HomeNewsArticle Display

AEDC, NAVAIR establish Remote Data Room

A Pratt & Whitney F135 engine for the F-35 Lighting II Joint Strike Fighter undergoes testing in the AEDC Sea Level 3 engine test cell.  Using a work station, known as the Remote Data Room, in the Propulsion Systems Evaluation Facility (PSEF) at Naval Air Station Patuxent River, Maryland, the PSEF test team is able to successfully monitor live engine testing, such as this, for the F135 occurring at Arnold Air Force Base. (U.S. Air Force photo)

A Pratt & Whitney F135 engine for the F-35 Lighting II Joint Strike Fighter undergoes testing in the AEDC Sea Level 3 engine test cell. Using a work station, known as the Remote Data Room, in the Propulsion Systems Evaluation Facility (PSEF) at Naval Air Station Patuxent River, Maryland, the PSEF test team is able to successfully monitor live engine testing, such as this, for the F135 occurring at Arnold Air Force Base. (U.S. Air Force photo)

ARNOLD AIR FORCE BASE, Tenn. --

Sitting in front of a computer screen in the Propulsion Systems Evaluation Facility (PSEF) at Naval Air Station Patuxent River, Maryland, also known as PAX, some 700 miles away, PSEF test engineer Leo Rubio speaks to analysts and monitors test data as if he was actually in the control room at Arnold Air Force Base.

Using the facility known as the Remote Data Room, or RDR, the Arnold Engineering Development Complex and PSEF engineers, who have been collaborating for close to a year, witnessed their efforts come to fruition during a test of the Pratt & Whitney F135 engine in the SL-3 test cell at Arnold in January.

According to Seth Beaman, NAVAIR aeropropulsion test analyst at Arnold, the development of the room was spearheaded by John Kelly, branch head for Test Operations and Facilities Engineering at PAX River.

“Because the Navy and Air Force have a combined interest in the F-35 program, John Kelly brought the idea to AEDC as a way for his team at PAX River to remotely support test,” Beaman said. “The Remote Data Room serves as an extension of AEDC and provides a secure room for supporting various test programs.”

Before the F135 engine test, Kelly had some reservations on how the setup in Maryland, comprised of four monitors and two keyboards, would work.

“One thing we worried about was the latency when working in real time; will there be dropouts or will we see a number of data points from a minute ago or a second ago,” Kelly said.

However, trial runs proved successful, with new data points being received within milliseconds.

Kelly said he would like to see the room eventually set up with four work stations and two big screen TVs so that they can see the engine running in the test cell.

Rubio mentioned that another added benefit of the Remote Data Room is that it will cut costs for both NAVAIR and AEDC because less travel will be needed between the two locations.

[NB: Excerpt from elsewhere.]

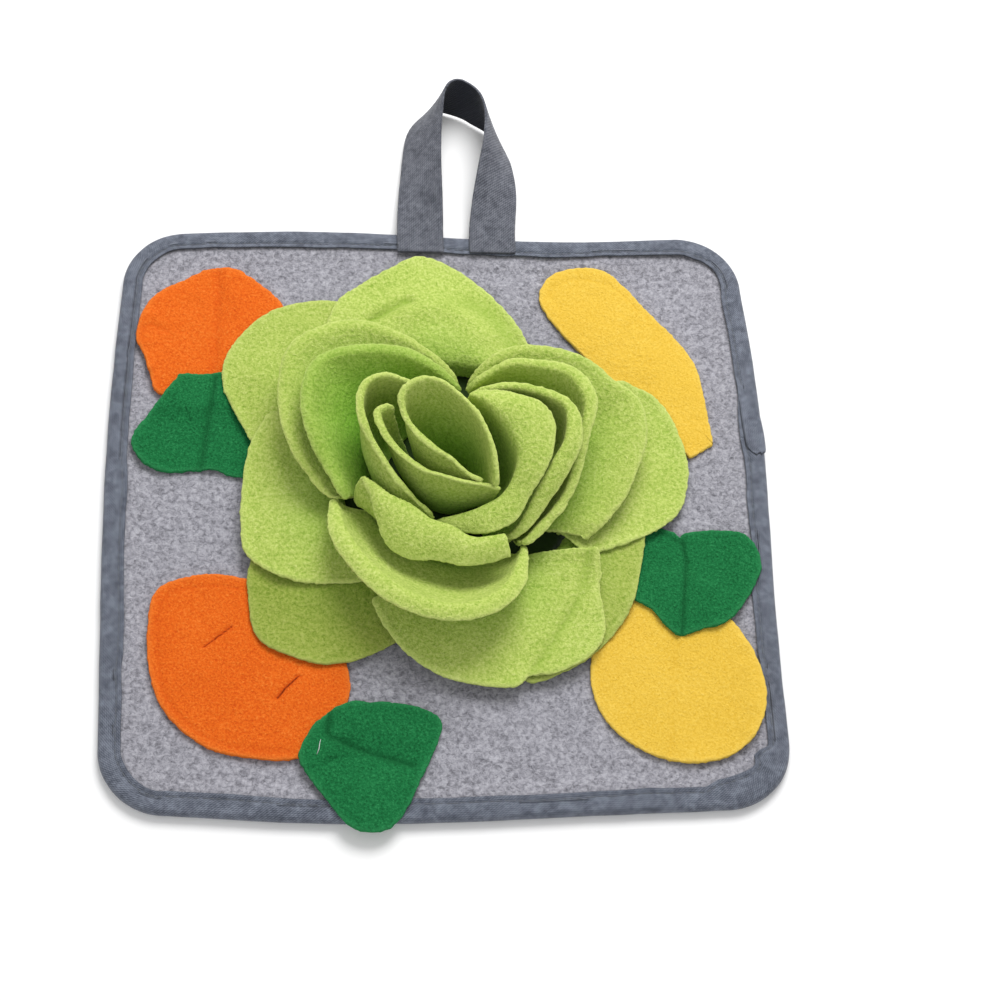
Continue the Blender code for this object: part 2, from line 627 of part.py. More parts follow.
# ---- fruit and leaves ------------------------------------------------------------------------
def patch_sheet(outline, segments, rings):
    """A flat sheet: rings of points from the middle out to a smooth outline."""
    outline = np.array(outline, dtype=float)
    closed = np.vstack([outline[-2:], outline, outline[:3]])
    spans = len(closed) - 1
    values = (2 + np.arange(segments) / segments * len(outline)) / spans
    edge = smooth_curve(closed, values)
    middle = edge.mean(axis=0)
    points = [[*middle, 0.0]]
    for ring in range(1, rings + 1):
        share = ring / rings
        for spot in edge:
            points.append([*(middle + (spot - middle) * share), 0.0])
    faces = [(0, 1 + step, 1 + (step + 1) % segments) for step in range(segments)]
    for ring in range(rings - 1):
        for step in range(segments):
            a = 1 + ring * segments + step
            b = 1 + ring * segments + (step + 1) % segments
            faces += [(a, a + segments, b + segments), (a, b + segments, b)]
    return np.array(points), faces


def make_patches(layers):
    half = PATCH_THICKNESS / 2
    for patch in PATCHES:
        points, faces = patch_sheet(patch.outline, segments=24, rings=2)
        link = neighbour_average(len(points), faces)
        points = lay(points, faces, half, layers, link, reach=PATCH_BRIDGE)
        layers.append(make_layer(patch.name, points, faces, half))
        item = add_object(patch.name, points, faces, patch.colour)
        add_thickness(item, PATCH_THICKNESS)


# ---- the flower ------------------------------------------------------------------------------
def from_axis(bearing, distance, height):
    turn = math.radians(bearing)
    return np.array([FLOWER_X + distance * math.cos(turn),
                     FLOWER_Y + distance * math.sin(turn), height])


def even_rows(profile, rows):
    """Points spaced evenly along a profile."""
    steps = np.linalg.norm(np.diff(profile, axis=0), axis=1)
    along = np.concatenate([[0.0], np.cumsum(steps)])
    places = np.linspace(0.0, along[-1], rows + 1)
    return np.column_stack([np.interp(places, along, profile[:, axis]) for axis in range(3)])


def petal_profile(root, crest, lip, outward, bow, hump, drop):
    """One line of a petal from its root, up the wall and softly over into its lip."""
    chord = crest - root
    away = unit(np.array([crest[0] - FLOWER_X, crest[1] - FLOWER_Y, 0.0]))
    level = np.array([-away[1], away[0], 0.0])
    lift = np.cross(chord / np.linalg.norm(chord), level)
    share = np.linspace(0.0, 1.0, 25)[:, None]
    wall = root + chord * share + lift * bow * np.sin(math.pi * share**hump)
    share = share[1:]
    turned = crest + outward * lip * share
    turned[:, 2:] += lip * (0.4 * share - (0.4 + drop) * share**2)
    line = even_rows(np.vstack([wall, turned]), PROFILE_STEPS)
    spacing = np.linalg.norm(line[1] - line[0])
    softness = min(0.25, (SOFT_TURN * lip / spacing) ** 2 / (2 * PROFILE_PASSES))
    for _ in range(PROFILE_PASSES):
        line[1:-1] += softness * (line[:-2] - 2 * line[1:-1] + line[2:])
    return line


def lip_directions(stations, across):
    """Level directions square to the crest, which its lip turns over to."""
    plan = stations[:, :2]
    runs = np.vstack([plan[1] - plan[0], plan[2:] - plan[:-2], plan[-1] - plan[-2]])
    square = unit(np.column_stack([runs[:, 1], -runs[:, 0]]))
    place = across * (len(plan) - 1)
    x = np.interp(place, np.arange(len(plan)), square[:, 0])
    y = np.interp(place, np.arange(len(plan)), square[:, 1])
    return unit(np.column_stack([x, y, np.zeros(len(across))]))


def petal_sheet(petal, rows, columns):
    """The petal's middle surface, (rows + 1, columns + 1, 3), from its root to its rim."""
    root_height = FELT_THICKNESS + GAP + 0.2
    across = np.linspace(0.0, 1.0, columns + 1)
    across = 0.6 * across + 0.4 * (0.5 + 0.5 * np.sin((across - 0.5) * math.pi))
    stations = np.array([[*from_axis(*station[:3]), station[3]] for station in petal.crest])
    first_root = from_axis(petal.root_from, petal.root_radius, root_height)
    last_root = from_axis(petal.root_to, petal.root_radius, root_height)
    size = 0.8 * np.linalg.norm(stations[1] - stations[0])
    leave = unit(stations[0][:3] - first_root)
    arrive = unit(last_root - stations[-1][:3])
    tangents = (np.append(leave * size, 0.0), np.append(arrive * size, 0.0))
    crest = smooth_curve(stations, across, tangents)
    outward = lip_directions(stations, across)
    sheet = np.zeros((rows + 1, columns + 1, 3))
    for column, share in enumerate(across):
        bearing = petal.root_from + (petal.root_to - petal.root_from) * share
        root = from_axis(bearing, petal.root_radius, root_height)
        bow = petal.bow_from + (petal.bow_to - petal.bow_from) * share
        profile = petal_profile(root, crest[column, :3], crest[column, 3], outward[column], bow,
                                petal.hump, petal.drop)
        sheet[:, column] = even_rows(profile, rows)
    return sheet


def seat_root(points, half):
    """Bring a standing petal's sewn edge down onto the felt."""
    sheet = points.reshape(-1, PETAL_COLUMNS + 1, 3).copy()
    rise = sheet[1] - sheet[0]
    lean = np.linalg.norm(rise[:, :2], axis=1) / np.linalg.norm(rise, axis=1)
    sheet[0, :, 2] = FELT_THICKNESS + GAP + half * lean + 0.1
    return sheet.reshape(-1, 3)


def rest_root(points, faces, half, layers):
    """Bring an outer petal's sewn edge down onto whatever it is sewn to."""
    sheet = points.reshape(-1, PETAL_COLUMNS + 1, 3).copy()
    for spot in sheet[0]:
        spot[2] = height_about(spot[0], spot[1], ROOT_BRIDGE, half, layers) + 0.1
    flat = sheet.reshape(-1, 3)
    for _ in range(8):
        flat[:, 2] += facet_shortfall(flat, faces, half, layers)
    return flat


def make_petals(layers):
    half = PETAL_THICKNESS / 2
    for petal in PETALS:
        sheet = petal_sheet(petal, PETAL_ROWS, PETAL_COLUMNS)
        faces = grid_faces(sheet)
        points = sheet.reshape(-1, 3)
        link = neighbour_average(len(points), faces)
        if petal.name in ALMOST_FLAT:
            points = lay(points, faces, half, layers, link, reach=PETAL_BRIDGE)
            points = rest_root(points, faces, half, layers)
        else:
            points = settle(points, faces, half, layers, link, FACET_ALLOWANCE, passes=16)
            points = seat_root(points, half)
        layers.append(make_layer(petal.name, points, faces, half))
        item = add_object(petal.name, points, faces, LIME)
        add_thickness(item, PETAL_THICKNESS)


def main():
    clear_scene()
    make_felt()
    make_binding()
    make_loop()
    layers = [felt_top_layer(), binding_top_layer()]
    make_patches(layers)
    make_petals(layers)


main()
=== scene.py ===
"""Snuffle mat: the looks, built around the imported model.

Every cloth piece is laid again, finer than its solid: rounded cut edges, nap, creases, stitching
and the unevenness of hand-cut fleece. Sizes are in millimetres and angles in degrees; only finished
meshes, materials, lights and the camera are in metres.
"""
import math
from collections import namedtuple

import bpy
import numpy as np
from mathutils import Matrix, Vector
from mathutils.bvhtree import BVHTree


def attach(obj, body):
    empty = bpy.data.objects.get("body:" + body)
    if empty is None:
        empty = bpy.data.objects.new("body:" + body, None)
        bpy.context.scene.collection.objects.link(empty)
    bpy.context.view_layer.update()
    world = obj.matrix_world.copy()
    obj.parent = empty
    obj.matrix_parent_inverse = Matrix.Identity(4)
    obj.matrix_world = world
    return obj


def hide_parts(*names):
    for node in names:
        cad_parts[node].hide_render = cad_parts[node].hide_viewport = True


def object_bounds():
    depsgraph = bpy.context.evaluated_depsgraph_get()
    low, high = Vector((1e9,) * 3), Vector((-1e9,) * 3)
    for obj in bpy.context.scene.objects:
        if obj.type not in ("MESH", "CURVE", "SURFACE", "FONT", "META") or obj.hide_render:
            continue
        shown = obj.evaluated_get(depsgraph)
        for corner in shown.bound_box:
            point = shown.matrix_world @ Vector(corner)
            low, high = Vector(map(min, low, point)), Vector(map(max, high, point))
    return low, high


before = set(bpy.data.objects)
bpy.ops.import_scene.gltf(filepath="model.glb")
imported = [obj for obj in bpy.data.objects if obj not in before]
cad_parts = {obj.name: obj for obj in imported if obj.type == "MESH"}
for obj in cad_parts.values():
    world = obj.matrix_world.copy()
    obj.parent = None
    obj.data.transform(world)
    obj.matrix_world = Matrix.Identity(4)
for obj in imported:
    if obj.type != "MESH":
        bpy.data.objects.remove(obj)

CAD_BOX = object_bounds()
MM = 0.001
UP = np.array([0.0, 0.0, 1.0])
PLAN = np.array([1.0, 1.0, 0.0])
DOWN = Vector(-UP)
OVERHEAD = 300.0             # a height above everything, where probing from above starts

# ---- sizes the solids have -------------------------------------------------------------------
MAT_HALF = 148.5
CORNER_RADIUS = 30.0
FELT_THICKNESS = 3.0
TAPE_THICKNESS = 1.0
BINDING_TOP_WIDTH = 10.0
BINDING_UNDER_WIDTH = 9.0
LAP_Y = 34.0
LAP_LENGTH = 9.0
PETAL_THICKNESS = 2.0
PATCH_THICKNESS = 1.8
WEBBING_WIDTH = 21.5
WEBBING_THICKNESS = 1.3
GAP = 0.3
FELT_INSET = TAPE_THICKNESS + GAP
BINDING_TOP = 2 * TAPE_THICKNESS + 2 * GAP + FELT_THICKNESS
FELT_DISH_START = BINDING_TOP_WIDTH + 0.5
FELT_FLAT_INSET = 20.0
FLOWER = np.array([4.0, 12.0])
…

“It will reduce the cost for NAVAIR support of a test at AEDC (Arnold Air Force Base) since an individual is not required to physically be on TDY (temporary duty) for the duration of a test program,” he said. “This also provides analyst coverage for test programs that allow the AEDC analysts to be spread out across more programs since PAX engineers will be able to serve remotely as an analyst during a test.”

In preparation to assist with data analysis during engine tests, Rubio completed AEDC training for basic data analysis.

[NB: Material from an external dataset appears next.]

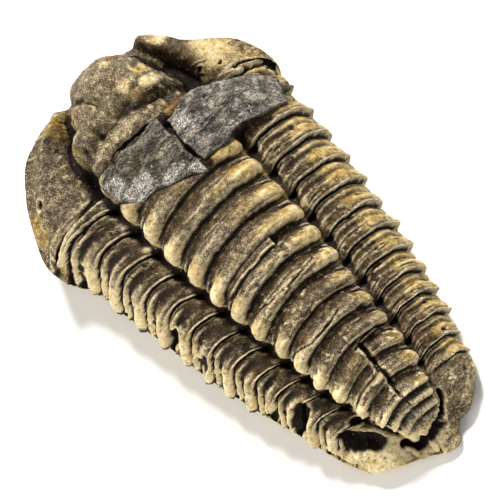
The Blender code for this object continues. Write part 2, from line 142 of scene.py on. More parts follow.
LEFT_TRENCH = ((21.6, -7.7), (24, -7.7), (26.8, -6.9), (29.2, -5.7), (32, -3.7))
RIGHT_TRENCH = ((21.6, 10.1), (23.1, 9.6), (28.5, 8.2), (31, 7.1))
TRENCH_DEPTH = (1.3, 2.6)
TRENCH_HALF = 1.1

# Holes and breaks: (x, y, half long, half short, turn in degrees, depth).
PITS = (
    (-10.5, -17.7, 1.6, 1.1, 20, 1.9),
    (-7.2, -25.2, 3, 1.3, -42, 2.6),
    (-5.6, -23.1, 0.9, 0.5, -30, 1.3),
    (-12.6, -14.6, 0.8, 0.6, 0, 1.2),
    (-14.8, 0.9, 1, 0.7, 0, 1.3),
    (-14, -4.2, 0.9, 0.6, 40, 1),
    (-15.1, 24.9, 0.55, 0.4, 30, 0.9),
    (13.9, 21, 0.35, 0.2, 20, 0.5),
    (11.4, 22.4, 0.3, 0.25, 0, 0.5))
# Long hollows and cracks: points along them, half width and depth.
TRENCHES = (
    (((4.3, -27.4), (3.8, -28.4), (2.6, -29.5), (1, -30.3)), 0.26, 1.3),
    (((1.7, -30.1), (-0.3, -30.6), (-2.2, -30.1), (-3.4, -29)), 0.5, 1.7),
    (((-0.2, -30.9), (-0.9, -32.6)), 0.07, 0.3),
    (((8.7, -27.2), (8, -28.3), (6.4, -29.3), (4.8, -30)), 0.22, 0.14),
    (((-5.4, -12.4), (-1, -13.3), (2.5, -12.6)), 0.1, 0.45),
    (((-4, -6), (1, -6.6), (4.6, -5.9)), 0.1, 0.4),
    (((0.9, -17.4), (3.4, -17), (5.8, -17.3)), 0.16, 0.6),
    (((-4.8, 20.3), (-1.5, 20.5), (2.9, 20), (4.4, 19.8)), 0.2, 0.7),
    (((14.5, 18.9), (17.2, 17.5), (18.8, 16.2)), 0.16, 0.9))
# The step on the back, the flaked-off layer and the thin shelf over one valley.
STEP_LINE = 0.8
STEP_ENDS = (-24.8, -17.5)
STEP_DROP = 1
PEEL_DEPTH = 0.17
SHELF_SPOT = 6.16
SHELF_ENDS = (-4, 2.9)
SHELF_HEIGHT = 0.95

# Flakes: corners in plan, anticlockwise from above, and how they lie on the neck.
LEFT_FLAKE = (
    (3.35, 19.7), (-1.7, 20), (-5.6, 20.1), (-7.5, 19.3), (-7.4, 16.3), (-6.8, 15.4), (-5.3, 14),
    (-2.6, 13.4), (-0.45, 12.4), (3.5, 10.3), (3.5, 15.8))
RIGHT_FLAKE = (
    (4.1, 18.7), (4.1, 14.6), (4.2, 11.5), (8, 11.4), (10.3, 12.1), (12.3, 11.9), (14.5, 11.4), (16.4, 11.4),
    (17, 13.2), (17.5, 14.9), (16.4, 16.7), (14.6, 17.3), (13.5, 18), (12.5, 18.6), (10.8, 19), (8.1, 19.4))
LEFT_FLAKE_TOP = ((-8.5, 15.1), (-4, 16.7), (0, 17.6), (4.5, 17.8))
RIGHT_FLAKE_TOP = ((3, 18), (8, 16.8), (12, 14.2), (15, 11), (17.5, 7.4))
FLAKE_FALL = 0.07
FLAKE_THICKNESS = 1.1
BED_GAP = 0.15

# Fineness of the meshes.
HEAD_ROWS = 100
RING_ROWS = 24
TAIL_ROWS = 56
AXIS_COLUMNS = 80
FLANK_COLUMNS = 55
EVEN_REACH = 14

# Below the rim: (share of the rim's height, outset) of each loop down the sides, then shares of the
# lowest loop's size in under the body. Stains, and the painted shade in the dark mask, fade down the sides
# to the values given here.
LOWEST_RIM = 0.5
SKIRT = (
    (0.86, 0.04), (0.68, 0.06), (0.5, 0), (0.32, -0.15), (0.16, -0.45), (0.05, -0.9), (0, -1.3))
UNDERSIDE = (0.8, 0.5, 0.2)
UNDERSIDE_RISE = 0.28
SIDE_STAIN = {"ochre": 0.35, "cream": 0.2, "dark": 0.2}
STAIN_FADE = 0.7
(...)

“NAVAIR personnel at Arnold have already completed the training, but I am the first employee specifically from PAX to have completed the training with the Remote Data Room function in mind,” he said.

Rubio explained he had previously put his new training to use during another engine test at Arnold.

“The goal was to work with my counterpart at AEDC, Seth Beaman, to develop a training curriculum that would work to get NAVAIR personnel certified as basic-level analysts. The original plan was that I would go down to observe and possibly complete some of the training. I ended up integrating myself well with the test team and taking on more of the training and serving as a test analyst during all of their air-on periods for this test program.”

Rubio mentioned his other colleagues at PAX River will be able to complete the basic-level analyst training through the RDR.

“The folks with AEDC have placed all of the trainings onto a network drive that is accessible through the RDR,” he said. “This means that more PAX personnel can complete the training and potentially become basic-level analysts through the same certification process.”

Having spent time at Arnold AFB from March to June 2019, Rubio left impressed by the AEDC team members and the facilities.

“One unique aspect to the testing at AEDC is that they perform altitude testing as opposed to Sea Level Static testing,” he said. “This allows test teams and customers to subject their engines to representative conditions that they would see in an installed condition, excluding inlet/exhaust variations depending on the aircraft installation, which is a remarkable capability. Here at PAX we don’t possess that capability since it essentially requires a city block’s worth of space to house the facility components required to simulate thousands of feet of altitude at a variety of Mach numbers.”

Beaman added that the RDR has offered the ability to view side-by-side the data received from both ground and flight tests of the same engines.

“Here at Arnold, we work on the ground test data and at PAX River they have the flight test data, and now it is possible to compare the two during live tests,” he said.